The contamination seems to be every bit as complicated as the article mentions. For those who are curious, you can check out the EPA's website on PCB cleanup.
http://www.epa.gov/opptintr/pcb/
Only a few contractors are approved by the EPA to handle materials with this type of contamination.
The American Radio Archives at the Thousand Oaks Library formed a joint venture with the PPB in 2001, and is committed to helping to house and preserve the materials of the PPB archives. (Just to be clear, the PPB materials remain the property of PPB.) The Library does have plans in the works for a new building to house the American Radio Archives; those plans are pending various approvals before seeking funding.
To clarify for another question, the PCB contamination is not supposed to degrade the physical objects, rather, it makes it impossible to handle or move the materials until decontamination has been completed. One cannot simply move PCB affected materials into a storage facility, as that site would in turn become contaminated. So, the audio and scripts will not be degraded or destroyed, it is just very, very challenging to treat and move them.
Information on the level of contamination, and specifics of how the contamination will be addressed have been slow in coming. Bob Poole wrote a very accurate account of the situation.

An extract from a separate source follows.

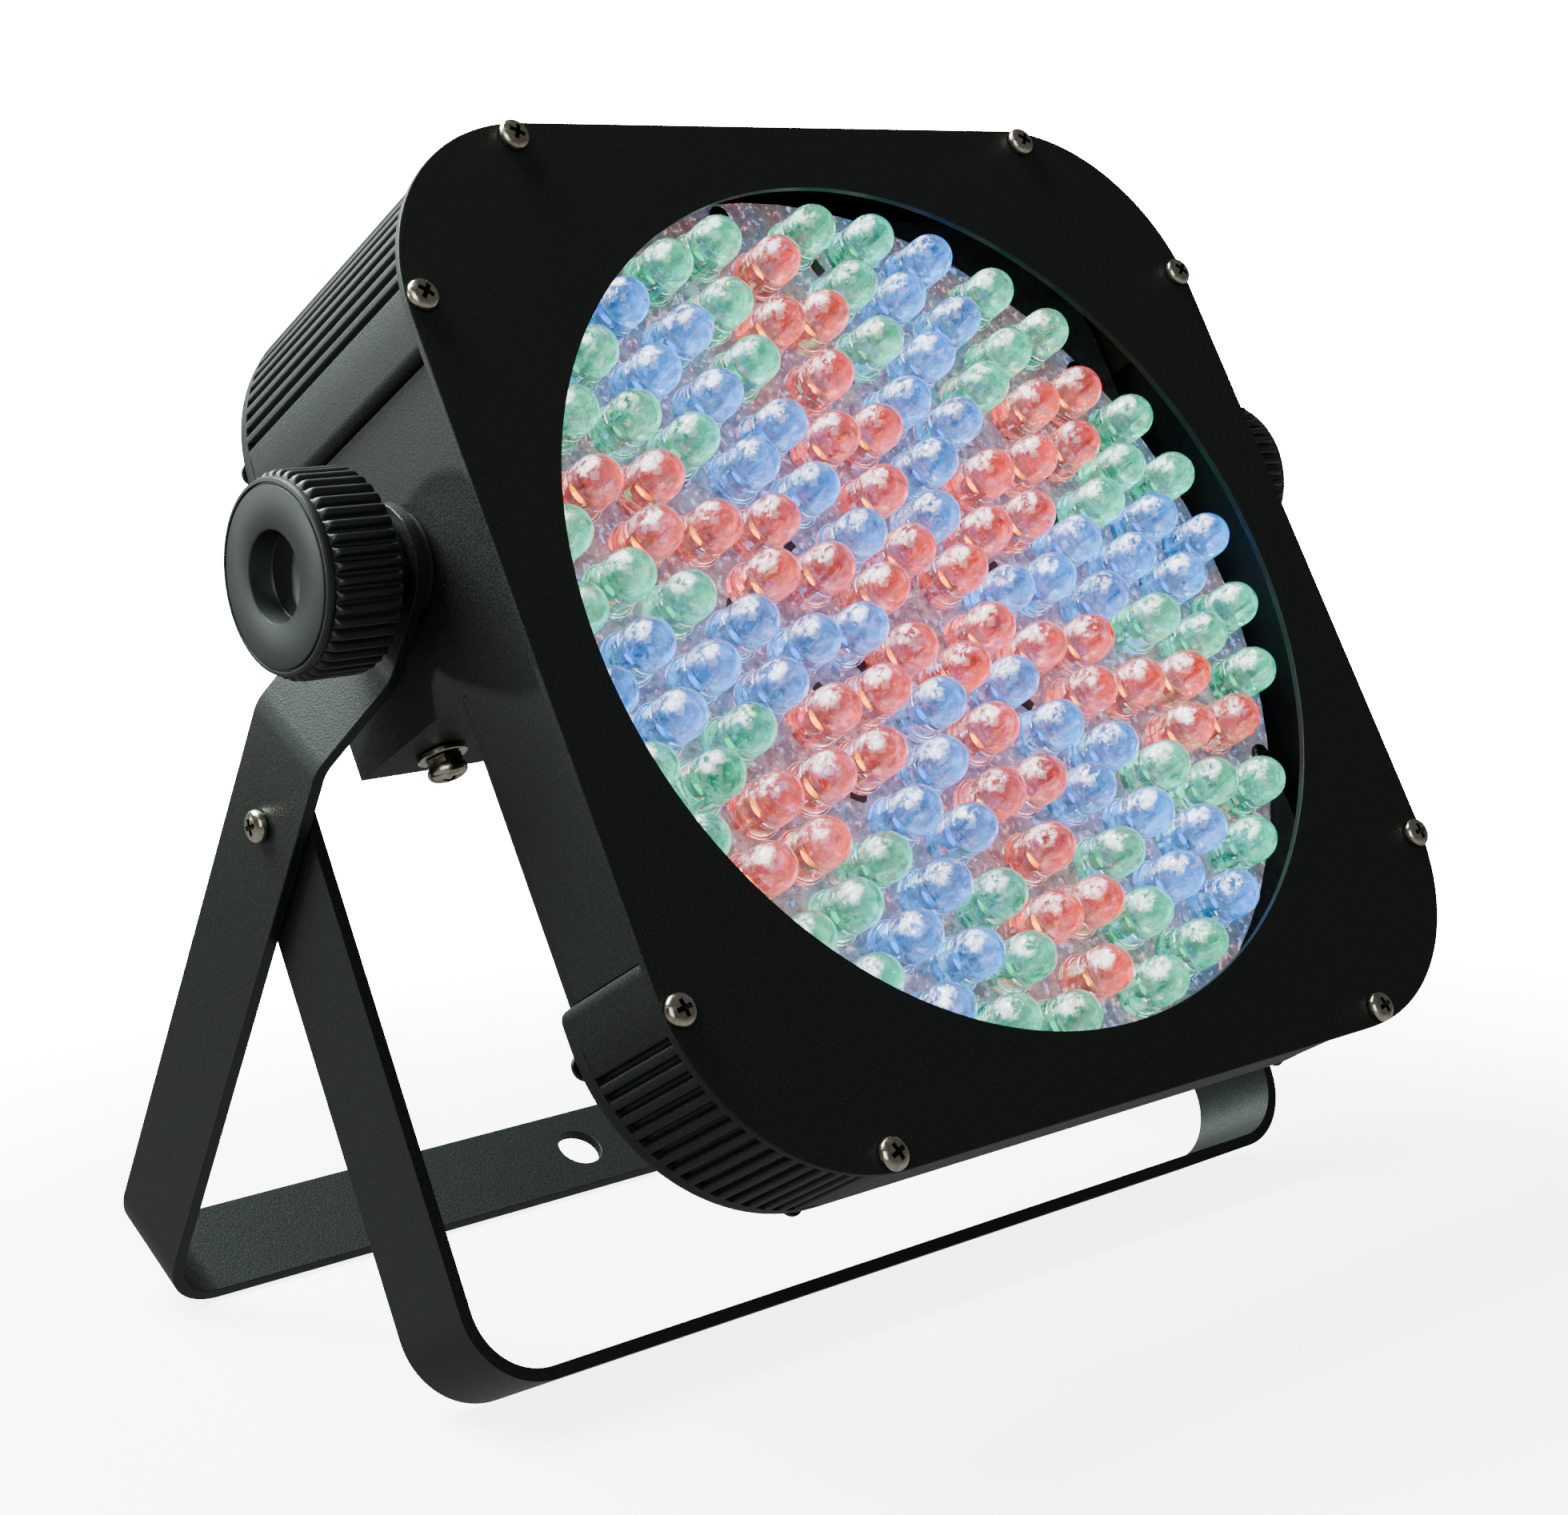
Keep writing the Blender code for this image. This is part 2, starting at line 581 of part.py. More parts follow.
    def socket(name, flange, body, body_depth, face, face_depth, pins, pin_top, flange_t=2.0):
        shape = Shape(downwards)
        back, front = shape.rise(flange, 0.0, flange_t)
        foot = shape.post(body, 0.0, -body_depth)
        shape.cap(back, [foot])
        if face:
            mouth, bottom = shape.rise(face, flange_t, -face_depth)
            shape.cap(front, [mouth])
            shape.cap(bottom, [shape.post(p, -face_depth, -pin_top) for p in pins])
        else:
            shape.cap(front, [shape.post(p, flange_t, -face_depth) for p in pins])
        return shape

    def three(x, r, size, count):
        return [circle(x + r * cos(radians(a)), SOCKET_DEPTH + r * sin(radians(a)), size, count) for a in (-150, -30, 90)]

    x = DMX_IN_X
    dmx = socket("in", round_box(x, SOCKET_DEPTH, 15.5, 13.0, 2.0), circle(x, SOCKET_DEPTH, 12.0, 20), 18.0, circle(x, SOCKET_DEPTH, 9.6, 20), 14.0, three(x, 4.8, 1.2, 8), 3.5)
    add("dmx_in_socket", dmx, BLACK_PLASTIC, head, on_head(0.0, 0.0, flange_up))
    x = DMX_OUT_X
    dmx = socket("out", round_box(x, SOCKET_DEPTH, 15.5, 13.0, 2.0), circle(x, SOCKET_DEPTH, 12.0, 20), 18.0, None, 10.0, three(x, 4.8, 1.5, 8), 0.0)
    add("dmx_out_socket", dmx, BLACK_PLASTIC, head, on_head(0.0, 0.0, flange_up))
    x = INLET_X
    cavity = [(x - 12.2, SOCKET_DEPTH - 8.2), (x + 12.2, SOCKET_DEPTH - 8.2), (x + 12.2, SOCKET_DEPTH + 4.0), (x + 8.0, SOCKET_DEPTH + 8.2), (x - 8.0, SOCKET_DEPTH + 8.2), (x - 12.2, SOCKET_DEPTH + 4.0)]
    pins = [box(x + dx, SOCKET_DEPTH + dd, 1.0, 2.0) for dx, dd in ((-7.0, -2.5), (7.0, -2.5), (0.0, 2.5))]
    inlet = socket("inlet", round_box(x, SOCKET_DEPTH, 24.5, 13.5, 4.0), box(x, SOCKET_DEPTH, 13.9, 10.1), 21.0, cavity, 15.0, pins, 4.0)
    add("power_inlet", inlet, BLACK_PLASTIC, head, on_head(0.0, 0.0, flange_up))
    fuse = lathe([(0, -20.0), (6.1, -20.0), (6.1, 0.0), (8.5, 0.0), (8.5, 1.6), (6.6, 2.0), (6.0, 8.0), (0, 8.0)], 16, downwards)
    add("fuse_holder", fuse, BLACK_PLASTIC, head, on_head(FUSE_X, SOCKET_DEPTH, flange_up))
    ground = lathe([(0, -7.0), (2.0, -6.6), (2.0, 0.0), (5.0, 0.0), (5.0, 1.0), (3.6, 1.1), (3.6, 3.0), (4.0, 3.1), (3.9, 4.5), (2.4, 5.6), (0, 5.9)], 14, downwards)
    add("ground_screw", ground, ZINC, head, on_head(GROUND_SCREW[0], GROUND_SCREW[1], flange_up))

    # --- clamp knobs, washers and nuts on the tilt axis
    for side_name, sign in (("left", -1), ("right", 1)):
        place = along_x(sign)
        knob = lathe(
            [
                (0, STUD_END), (3.4, STUD_END), (STUD_R, STUD_END + 0.8), (STUD_R, 109.1), (HUB_R, 109.1), (HUB_R, KNOB_BACK),
                (KNOB_R - 1.5, KNOB_BACK), (KNOB_R, KNOB_BACK + 1.5), (KNOB_R, KNOB_FACE - 2.2), (KNOB_FACE_R, KNOB_FACE),
                (8.4, KNOB_FACE), (8.0, KNOB_FACE - 2.0), (0, KNOB_FACE - 2.0),
            ],
            24,
            place,
        )
        add(f"knob_{side_name}", knob, BLACK_PLASTIC, head)
        add(f"knob_washer_{side_name}", lathe([(4.4, 107.3), (9.0, 107.3), (9.0, 108.8), (4.4, 108.8)], 20, place, ring=True), ZINC, head)
        add(f"friction_washer_{side_name}", lathe([(4.4, 102.3), (10.0, 102.3), (10.0, 104.2), (4.4, 104.2)], 20, place, ring=True), BLACK_PLASTIC, head)
        nut = lathe([(4.3, 97.4), (9.0, 97.4), (9.0, 100.0), (5.3, 100.0), (5.3, 101.9), (4.3, 101.9)], 16, place, ring=True)
        add(f"knob_nut_{side_name}", nut, ZINC, head)

    # --- rear bracket
    rear_profile = arm_end(REAR_TAB) + [((REAR_TAB, TAB_END), STRIP_W / 2), ((REAR_ARM, ARM_START), STRIP_W / 2)]
    rear = add("rear_bracket", bracket(rear_profile, REAR_BEND, REAR_ARM, REAR_LENGTH), BLACK_STRIP, None, (0.0, axis_y, axis_z), REAR_ANGLE)

    def rod(radius, s, count=20):
        return lathe([(0, -140), (radius, -140), (radius, 140), (0, 140)], count, lambda a, b, h: (h, a, b - s), phase=pi / count)

    cut(rear, "cut_knob_holes", rod(KNOB_HOLE_R, 0.0))
    cut(rear, "cut_rear_pivot_holes", rod(PIVOT_HOLE_R, PIVOT_S, 14))
    cut(rear, "cut_bar_hole", lathe([(0, REAR_LENGTH - 12), (BAR_HOLE_R, REAR_LENGTH - 12), (BAR_HOLE_R, REAR_LENGTH + 12), (0, REAR_LENGTH + 12)], 20, lambda a, b, h: (a, b, -h), phase=pi / 20))

    # --- front bracket: its bar's lowest edge is level with the rear one's
    a, f = radians(REAR_ANGLE), radians(FRONT_ANGLE)
    half = STRIP_W / 2
    pivot_y, pivot_z = axis_y + PIVOT_S * sin(a), axis_z - PIVOT_S * cos(a)
    floor_z = axis_z - REAR_LENGTH * cos(a) - half * sin(a)
    front_length = (pivot_z - floor_z - half * abs(sin(f))) / cos(f)
    fold = axis_empty("fold_axis", (0.0, pivot_y, pivot_z), FRONT_ANGLE)
    front_profile = arm_end(FRONT_ARM)
    front = add("front_bracket", bracket(front_profile, FRONT_BEND, FRONT_ARM, front_length), BLACK_STRIP, fold)
    cut(front, "cut_front_pivot_holes", rod(PIVOT_HOLE_R, 0.0, 14))
    for side_name, sign in (("left", -1), ("right", 1)):
        place = along_x(sign)
        pin = lathe([(0, 108.5), (2.4, 108.8), (2.4, 118.1), (3.6, 118.1), (3.6, 119.2), (2.2, 120.4), (0, 120.7)], 14, place)
        add(f"pivot_screw_{side_name}", pin, ZINC, rear, (0.0, 0.0, -PIVOT_S))
        nut = lathe([(3.2, 109.3), (5.2, 109.3), (5.2, 112.1), (3.2, 112.1)], 6, place, ring=True)
        add(f"pivot_nut_{side_name}", nut, ZINC, rear, (0.0, 0.0, -PIVOT_S))


main()
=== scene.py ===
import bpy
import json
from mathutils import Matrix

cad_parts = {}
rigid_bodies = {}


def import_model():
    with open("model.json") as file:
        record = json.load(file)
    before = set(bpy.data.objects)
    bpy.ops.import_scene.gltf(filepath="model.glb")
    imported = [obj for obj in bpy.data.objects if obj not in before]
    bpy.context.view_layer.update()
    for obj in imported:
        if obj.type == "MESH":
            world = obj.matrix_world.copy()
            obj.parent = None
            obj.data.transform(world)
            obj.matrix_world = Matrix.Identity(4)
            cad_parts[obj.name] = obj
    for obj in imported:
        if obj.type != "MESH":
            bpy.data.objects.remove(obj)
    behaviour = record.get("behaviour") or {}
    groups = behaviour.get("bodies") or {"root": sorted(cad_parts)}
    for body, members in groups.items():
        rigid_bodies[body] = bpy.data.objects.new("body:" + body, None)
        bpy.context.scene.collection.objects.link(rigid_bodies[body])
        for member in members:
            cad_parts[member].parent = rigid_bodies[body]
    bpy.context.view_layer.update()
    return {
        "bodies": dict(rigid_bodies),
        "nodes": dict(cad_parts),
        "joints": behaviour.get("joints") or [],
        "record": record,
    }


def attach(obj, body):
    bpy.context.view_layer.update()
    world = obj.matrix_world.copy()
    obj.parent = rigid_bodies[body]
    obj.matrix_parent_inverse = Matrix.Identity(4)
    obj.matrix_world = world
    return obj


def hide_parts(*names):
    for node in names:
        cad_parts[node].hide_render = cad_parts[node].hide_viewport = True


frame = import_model()

import json
from math import asin, cos, exp, pi, radians, sin, sqrt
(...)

Thanks for the interest and support,
Jeanette
Jeanette Berard, MLS, CA
Special Collections Librarian
Thousand Oaks Library System
(805) 449-2660 xt228
jberard@xxxxxxxxxxxxxxxx
>>> SoundThink@xxxxxxx 04/20/05 08:45AM >>>
In a message dated 4/20/2005 8:33:17 A.M. Pacific Daylight Time,
ArcLists@xxxxxxxxxxxxxxx writes:
This article was linked from the AMIA LIST and I thought some of you who
aren't members of that list would be interested.
It requires free registration, I believe.
I think DWP whose transformer caused the problem should pay, but that's
just me.
http://www.latimes.com/news/yahoo/la-me-hollywood19apr19,1,1883474.story?coll=
la-newsaol-headlines
It also may be a case of over-reaction on the part of cleanup people, but
who am I to say that?
Sadly,
Richard
Another aspect to this is that the Pacific Pioneer Broadcasters collection
has already been earmarked to be transferred to the Thousand Oaks Public
Library's American Radio Archives collection, which already houses the collections
of Rudy Vallee, Norman Corwin, Frank Breseee, Fletcher Markle, 8,000 scripts
from the CBS-KNX archive of live radio drama and much more. The transfer of
the materials in the PPB collection requires a 13,000 square foot building to
be constructed and red tape/funding is holding it up.